= Data lines =
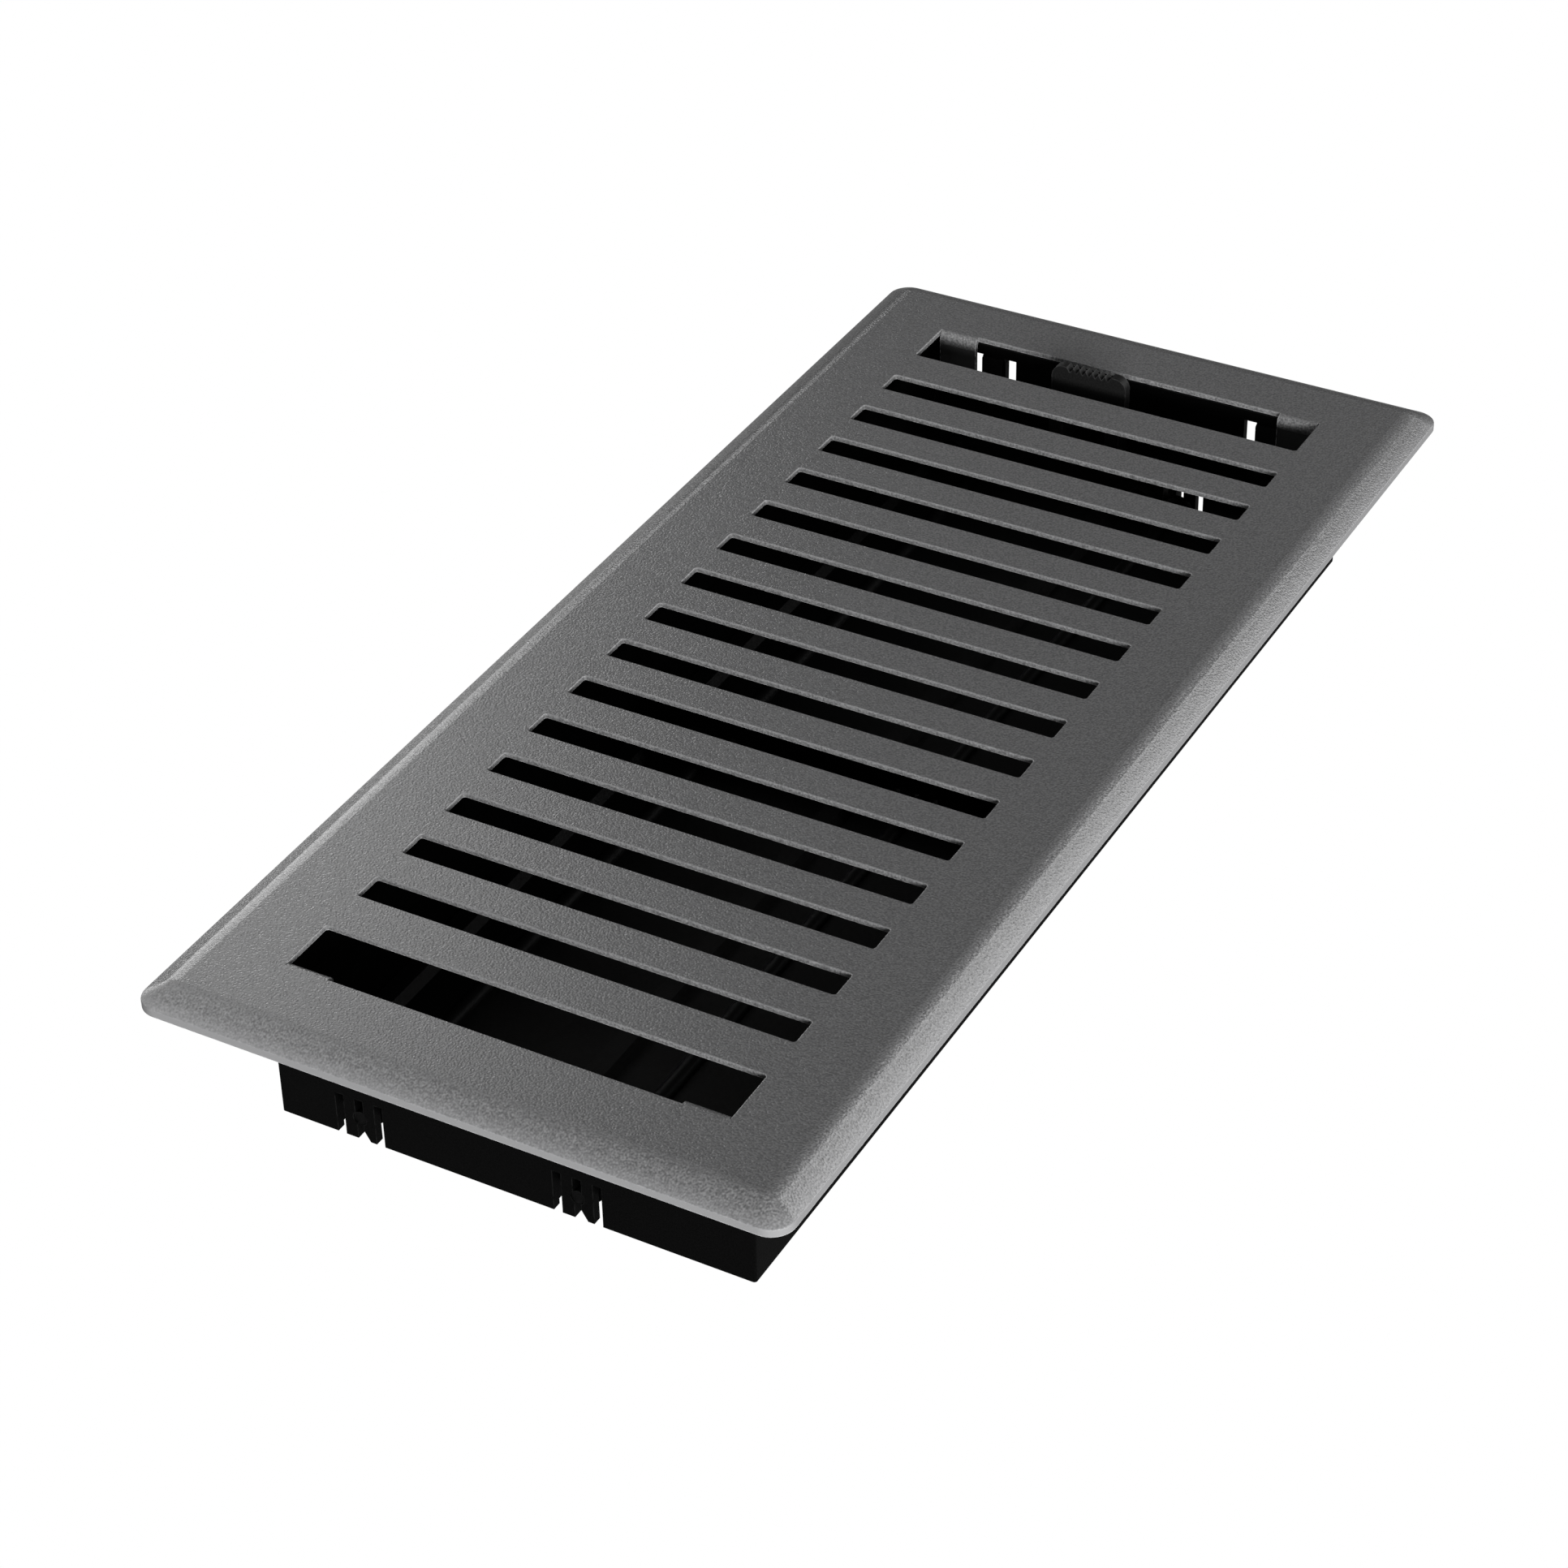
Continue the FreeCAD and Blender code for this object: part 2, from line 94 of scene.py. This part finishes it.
# Tones of the mottle and of the rubbed edges, grains per metre, bump in mm, roughness from least to most
# worn, specular level, and whether the coat changes over the slope, the lip and the tabs
FINISHES = {
    "grey_powder_coat": {
        "dark": (0.062, 0.062, 0.063), "light": (0.100, 0.100, 0.101), "rubbed": (0.24, 0.24, 0.243),
        "grains": 2600.0, "bump_mm": 0.085, "roughness": (0.21, 0.25), "gloss": 0.5,
        "by_place": True},
    "black_box_plastic": {
        "dark": (0.0005, 0.0005, 0.0005), "light": (0.0009, 0.0009, 0.0009), "rubbed": (0.006, 0.006, 0.006),
        "grains": 3000.0, "bump_mm": 0.03, "roughness": (0.46, 0.54), "gloss": 0.06},
    "black_blade_plastic": {
        "dark": (0.0010, 0.0010, 0.0010), "light": (0.0018, 0.0018, 0.0018), "rubbed": (0.006, 0.006, 0.006),
        "grains": 3000.0, "bump_mm": 0.02, "roughness": (0.42, 0.50), "gloss": 0.08},
    "black_lever_plastic": {
        "dark": (0.003, 0.003, 0.003), "light": (0.005, 0.005, 0.005), "rubbed": (0.025, 0.025, 0.025),
        "grains": 3000.0, "bump_mm": 0.03, "roughness": (0.40, 0.48), "gloss": 0.15},
}
WORN_BY = {
    "face_plate": "grey_powder_coat",
    "damper_box": "black_box_plastic",
    "left_blade": "black_blade_plastic",
    "right_blade": "black_blade_plastic",
    "slide_lever": "black_lever_plastic",
}


def new_group(name, inputs, outputs):
    """An empty shader node group with float or vector inputs and outputs."""
    group = bpy.data.node_groups.new(name, "ShaderNodeTree")
    for label, kind in inputs:
        group.interface.new_socket(label, in_out="INPUT", socket_type=kind)
    for label, kind in outputs:
        group.interface.new_socket(label, in_out="OUTPUT", socket_type=kind)
    return group, group.nodes.new("NodeGroupInput"), group.nodes.new("NodeGroupOutput")


def feed(tree, socket, given):
    """Sets a socket to a value, or links it."""
    if isinstance(given, (int, float)):
        socket.default_value = given
    else:
        tree.links.new(given, socket)


def maths(tree, operation, *given):
    """A maths node on values or links."""
    node = tree.nodes.new("ShaderNodeMath")
    node.operation = operation
    for socket, value in zip(node.inputs, given):
        feed(tree, socket, value)
    return node.outputs[0]


def noise(tree, vector, scale, detail, roughness):
    """A noise texture, whose scale may be a link."""
    node = tree.nodes.new("ShaderNodeTexNoise")
    tree.links.new(vector, node.inputs["Vector"])
    feed(tree, node.inputs["Scale"], scale)
    node.inputs["Detail"].default_value = detail
    node.inputs["Roughness"].default_value = roughness
    return node.outputs["Fac"]


def ramp(tree, value, low, high, start=0.0, end=1.0):
    """Goes from a start to an end, 0 to 1 or others, as a value goes from low to high."""
    node = tree.nodes.new("ShaderNodeMapRange")
    node.inputs["From Min"].default_value = low
    node.inputs["From Max"].default_value = high
    node.inputs["To Min"].default_value = start
    node.inputs["To Max"].default_value = end
    tree.links.new(value, node.inputs["Value"])
    return node.outputs["Result"]


def mix_tone(tree, factor, first, second):
    """Goes from one colour to another, each given or linked, by a factor."""
    node = tree.nodes.new("ShaderNodeMix")
    node.data_type = "RGBA"
    for label, tone in (("A", first), ("B", second)):
        socket = next(s for s in node.inputs if s.name == label and s.type == "RGBA")
        if isinstance(tone, tuple):
            socket.default_value = (*tone, 1.0)
        else:
            tree.links.new(tone, socket)
    tree.links.new(factor, node.inputs["Factor"])
    return next(s for s in node.outputs if s.type == "RGBA")


def mix_shader(tree, factor, first, second):
    """Goes from one shader to another by a factor."""
    node = tree.nodes.new("ShaderNodeMixShader")
    tree.links.new(factor, node.inputs["Fac"])
    tree.links.new(first, node.inputs[1])
    tree.links.new(second, node.inputs[2])
    return node.outputs["Shader"]


def grain_group():
    """Fine pebbled grain of a coat or a mould: a height, and a mottle of light and dark."""
    group, entry, leave = new_group(
        "pebbled_grain",
        [("Vector", "NodeSocketVector"), ("Grains per metre", "NodeSocketFloat")],
        [("Height", "NodeSocketFloat"), ("Mottle", "NodeSocketFloat")])
    vector = entry.outputs["Vector"]
    count = entry.outputs["Grains per metre"]
    pebbles = group.nodes.new("ShaderNodeTexVoronoi")
    pebbles.feature = "SMOOTH_F1"
    pebbles.inputs["Smoothness"].default_value = DOME_SOFTNESS
    group.links.new(vector, pebbles.inputs["Vector"])
    group.links.new(count, pebbles.inputs["Scale"])
    fine = noise(group, vector, count, 0.0, 0.5)
    domes = maths(group, "SUBTRACT", 1.0, pebbles.outputs["Distance"])
    height = maths(group, "ADD", maths(group, "MULTIPLY", domes, DOME_SHARE),
                   maths(group, "MULTIPLY", fine, FINE_SHARE))
    group.links.new(height, leave.inputs["Height"])
    group.links.new(fine, leave.inputs["Mottle"])
    return group


def wear_group():
    """Slow, cloudy change over a surface, as handling and dust leave it, from 0 to 1."""
    group, entry, leave = new_group(
        "cloudy_wear",
        [("Vector", "NodeSocketVector"), ("Clouds per metre", "NodeSocketFloat")],
        [("Cloud", "NodeSocketFloat")])
    cloud = noise(group, entry.outputs["Vector"], entry.outputs["Clouds per metre"], CLOUD_DETAIL, CLOUD_ROUGHNESS)
    group.links.new(cloud, leave.inputs["Cloud"])
    return group


def edge_group():
    """Rubbed edges: 0 on a flat, up to 1 where the surface turns sharply within a small radius."""
    group, entry, leave = new_group(
        "rubbed_edge",
        [("Vector", "NodeSocketVector"), ("Radius in mm", "NodeSocketFloat")],
        [("Edge", "NodeSocketFloat")])
    rounded = group.nodes.new("ShaderNodeBevel")
    rounded.samples = EDGE_RAYS
    group.links.new(maths(group, "MULTIPLY", entry.outputs["Radius in mm"], MM), rounded.inputs["Radius"])
    surface = group.nodes.new("ShaderNodeNewGeometry")
    likeness = group.nodes.new("ShaderNodeVectorMath")
    likeness.operation = "DOT_PRODUCT"
    group.links.new(rounded.outputs["Normal"], likeness.inputs[0])
    group.links.new(surface.outputs["Normal"], likeness.inputs[1])
    turn = maths(group, "SUBTRACT", 1.0, likeness.outputs["Value"])
    patchy = noise(group, entry.outputs["Vector"], PATCHES_PER_METRE, 1.0, 0.5)
    edge = maths(group, "MULTIPLY", ramp(group, turn, *EDGE_TURNS), ramp(group, patchy, *PATCH_RANGE))
    group.links.new(edge, leave.inputs["Edge"])
    return group


GRAIN = grain_group()
WEAR = wear_group()
EDGE = edge_group()


def place_group(tree, group, coordinates, name, value):
    """Puts a node group in a material with its one named value."""
    node = tree.nodes.new("ShaderNodeGroup")
    node.node_tree = group
    tree.links.new(coordinates, node.inputs["Vector"])
    node.inputs[name].default_value = value
    return node


def slope_lip_and_tabs(tree, coordinates, tone, height):
    """Changes the plate's coat by place, and gives its tone and grain height there.

    The grain of the slope has less bump and more tone, the lip has no grain and is paler, and the tabs get
    darker downwards.
    """
    split = tree.nodes.new("ShaderNodeSeparateXYZ")
    tree.links.new(coordinates, split.inputs["Vector"])
    up = split.outputs["Z"]
    across = ramp(tree, maths(tree, "ABSOLUTE", split.outputs["X"]), INNER_HALF_WIDTH * MM,
                  (INNER_HALF_WIDTH + INNER_BLEND) * MM)
    along = ramp(tree, maths(tree, "ABSOLUTE", split.outputs["Y"]), INNER_HALF_LENGTH * MM,
                 (INNER_HALF_LENGTH + INNER_BLEND) * MM)
    low = mix_tone(tree, maths(tree, "MAXIMUM", across, along), TAB_TONE, LIP_TONE)
    pale = ramp(tree, up, LIP_TOP * MM, (LIP_TOP + PALE_RISE) * MM)
    grainy = ramp(tree, up, (LIP_TOP - LIP_BLEND) * MM, (LIP_TOP + LIP_BLEND) * MM)
    flat = ramp(tree, up, (PLATE_TOP - SLOPE_FULL) * MM, (PLATE_TOP - SLOPE_START) * MM)

    swell = maths(tree, "SUBTRACT", height, MIDDLE_HEIGHT)
    share = maths(tree, "ADD", maths(tree, "MULTIPLY", flat, 1.0 - SLOPE_GRAIN), SLOPE_GRAIN)
    calmer = maths(tree, "ADD", maths(tree, "MULTIPLY", swell, share), MIDDLE_HEIGHT)
    mottle = maths(tree, "MULTIPLY", maths(tree, "SUBTRACT", grainy, flat), SLOPE_MOTTLE)
    speckled = tree.nodes.new("ShaderNodeVectorMath")
    speckled.operation = "SCALE"
    tree.links.new(mix_tone(tree, pale, low, tone), speckled.inputs[0])
    tree.links.new(maths(tree, "ADD", maths(tree, "MULTIPLY", swell, mottle), 1.0), speckled.inputs["Scale"])
    return speckled.outputs["Vector"], maths(tree, "MULTIPLY", calmer, grainy)


def grained_material(name, dark, light, rubbed, grains, bump_mm, roughness, gloss, by_place=False):
    """A coat or a moulding: mottled colour, paler rubbed edges, grain in the bump, and uneven roughness."""
    material = bpy.data.materials.new(name)
    material.use_nodes = True
    tree = material.node_tree
    shader = tree.nodes["Principled BSDF"]
    coordinates = tree.nodes.new("ShaderNodeTexCoord").outputs["Object"]
    grain = place_group(tree, GRAIN, coordinates, "Grains per metre", grains)
    wear = place_group(tree, WEAR, coordinates, "Clouds per metre", CLOUDS_PER_METRE)
    speckle = ramp(tree, grain.outputs["Mottle"], NOISE_LOW, NOISE_HIGH)
    tone = mix_tone(tree, speckle, dark, light)
    height = grain.outputs["Height"]
    if by_place:
        tone, height = slope_lip_and_tabs(tree, coordinates, tone, height)
    edge = place_group(tree, EDGE, coordinates, "Radius in mm", EDGE_RADIUS)
    tree.links.new(mix_tone(tree, edge.outputs["Edge"], tone, rubbed), shader.inputs["Base Color"])
    rough = ramp(tree, wear.outputs["Cloud"], NOISE_LOW, NOISE_HIGH, *roughness)
    tree.links.new(rough, shader.inputs["Roughness"])
    shader.inputs["Specular IOR Level"].default_value = gloss
    bump = tree.nodes.new("ShaderNodeBump")
    bump.inputs["Strength"].default_value = 1.0
    bump.inputs["Distance"].default_value = bump_mm * MM
    tree.links.new(height, bump.inputs["Height"])
    tree.links.new(bump.outputs["Normal"], shader.inputs["Normal"])
    return material


def pale_floor():
    """The plain floor below the open blades' reach, white to the camera and clear from below."""
    mesh = bpy.data.meshes.new("pale_floor")
    shape = bmesh.new()
    bmesh.ops.create_grid(shape, x_segments=1, y_segments=1, size=FLOOR_SIDE / 2)
    bmesh.ops.translate(shape, verts=shape.verts, vec=(0.0, 0.0, FLOOR_LEVEL))
    shape.to_mesh(mesh)
    shape.free()
    floor = bpy.data.objects.new("pale_floor", mesh)
    bpy.context.scene.collection.objects.link(floor)
    material = bpy.data.materials.new("white_floor")
    material.use_nodes = True
    tree = material.node_tree
    shader = tree.nodes["Principled BSDF"]
    shader.inputs["Base Color"].default_value = (FLOOR_TONE, FLOOR_TONE, FLOOR_TONE, 1.0)
    shader.inputs["Roughness"].default_value = FLOOR_ROUGHNESS
    glow = tree.nodes.new("ShaderNodeEmission")
    glow.inputs["Color"].default_value = WHITE
    glow.inputs["Strength"].default_value = 1.0
    path = tree.nodes.new("ShaderNodeLightPath")
    clear = tree.nodes.new("ShaderNodeBsdfTransparent")
    side = tree.nodes.new("ShaderNodeNewGeometry")
    above = mix_shader(tree, path.outputs["Is Camera Ray"], shader.outputs["BSDF"], glow.outputs["Emission"])
    surface = mix_shader(tree, side.outputs["Backfacing"], above, clear.outputs["BSDF"])
    tree.links.new(surface, tree.nodes["Material Output"].inputs["Surface"])
    mesh.materials.append(material)


def studio_light(name, azimuth, height, distance, width, length, watts, reflected):
    """A soft box that faces the register, its long side level; one not reflected acts as polarised light."""
    turn = math.radians(azimuth)
    rise = math.radians(height)
    direction = Vector((math.cos(turn) * math.cos(rise), math.sin(turn) * math.cos(rise), math.sin(rise)))
    data = bpy.data.lights.new(name, "AREA")
    data.shape = "RECTANGLE"
    data.size = length
    data.size_y = width
    data.energy = watts
    lamp = bpy.data.objects.new(name, data)
    bpy.context.scene.collection.objects.link(lamp)
    lamp.visible_glossy = reflected
    lamp.location = SUBJECT + direction * distance
    lamp.rotation_euler = direction.to_track_quat("Z", "Y").to_euler()


def studio_world():
    """Weak even light from all round, with a white backdrop to the camera."""
    world = bpy.data.worlds.new("studio")
    bpy.context.scene.world = world
    world.use_nodes = True
    tree = world.node_tree
    ambient = tree.nodes["Background"]
    backdrop = tree.nodes.new("ShaderNodeBackground")
    for light, strength in ((ambient, AMBIENT), (backdrop, 1.0)):
        light.inputs["Color"].default_value = WHITE
        light.inputs["Strength"].default_value = strength
    path = tree.nodes.new("ShaderNodeLightPath")
    seen = mix_shader(tree, path.outputs["Is Camera Ray"], ambient.outputs["Background"],
                      backdrop.outputs["Background"])
    tree.links.new(seen, tree.nodes["World Output"].inputs["Surface"])


def photo_camera():
    """The camera where the photograph was taken from."""
    data = bpy.data.cameras.new("photo_camera")
    data.sensor_fit = "HORIZONTAL"
    data.sensor_width = SENSOR_WIDTH
    data.lens = FOCAL_PIXELS / PHOTO_SIDE * SENSOR_WIDTH
    data.clip_start = CLIP_START
    data.clip_end = CLIP_END
    camera = bpy.data.objects.new("photo_camera", data)
    bpy.context.scene.collection.objects.link(camera)
    level = (CAMERA_AIM - CAMERA_PLACE).to_track_quat("-Z", "Y").to_matrix()
    turned = level @ Matrix.Rotation(CAMERA_ROLL, 3, "Z")
    camera.matrix_world = Matrix.Translation(CAMERA_PLACE) @ turned.to_4x4()
    bpy.context.scene.camera = camera


materials = {name: grained_material(name, **finish) for name, finish in FINISHES.items()}
for node_name, finish_name in WORN_BY.items():
    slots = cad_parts[node_name].data.materials
    slots.clear()
    slots.append(materials[finish_name])

pale_floor()
studio_world()
for light in LIGHTS:
    studio_light(*light)
photo_camera()
bpy.context.scene.view_settings.view_transform = "Standard"
bpy.context.scene.view_settings.look = "None"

= Job =
Write out exactly the lines running from the line containing "slots = cad_parts[node_name].data.materials" to the line containing "slots.append(materials[finish_name])", with both of those lines included.

= Final answer =
    slots = cad_parts[node_name].data.materials
    slots.clear()
    slots.append(materials[finish_name])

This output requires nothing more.